For gastroduodenal Crohn’s disease, which is indeed quite rare, the symptoms of pain, nausea, vomiting and weight loss with studies to confirm upper GI Crohn’s disease with complications, as you see here, in obstruction, fistula and hemorrhage. The surgery for gastroduodenal Crohn’s disease is fortunately rare but consists really of only bypass and strictureplasty. Resection is reserved for only the worst situations.
What about disease-free margins in small-bowel Crohn’s disease? Just briefly, there are studies that show with normal and disease margins no difference in the rate of cumulative recurrence rate over an eight year period of time. This was published many years ago now, in 1983. In work from our own institution we would say that gross residual disease, in the orange line, has a much higher rate of recurrence than in the overall group of patients without gross residual disease. So what our practice is - at least mine is - is to approach the patient with small-bowel Crohn’s disease, resect that to non-diseased margins and do the anastomosis. If indeed the pathologist tells us that the margin is involved, I’ll go back slightly again - maybe 2 or 3 more centimeters - and do the anastomosis at that level. But I will not resect and resect apparently normal bowel if the disease margin is … if the margin is microscopically diseased only. Perhaps I can answer questions about that in a few minutes.
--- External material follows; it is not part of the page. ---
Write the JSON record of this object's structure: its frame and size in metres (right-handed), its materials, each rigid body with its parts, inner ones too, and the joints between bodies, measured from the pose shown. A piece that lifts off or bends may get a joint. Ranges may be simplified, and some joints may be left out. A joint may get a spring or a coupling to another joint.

What about strictureplasty? I think all of you have surgeons who are interested in doing strictureplasty on patients. The rationale for strictureplasty, at least in their minds, is shown here. That indeed the disease involves the whole intestine. It is obviously impossible to cure Crohn’s disease by mere excision alone, and all diseased bowel does not need excision. So if the main problems the patients are having are stenotic in nature, then these can be relieved usually without excising the bowel. In this slide I will show you pretty much the originators or the popularizers of this operation. He was Alexander Williams in a 1985 publication showing a complication rate of about 14% and a symptom recurrence rate of 40% in patients who underwent strictureplasty. The Fazio group published a large group of patients, and our group here at the bottom showing the same preoperative complication rate and only 20% of the patients having recurrent symptoms. So strictureplasty is a definite option for patients with stenotic complications of small-bowel Crohn’s disease.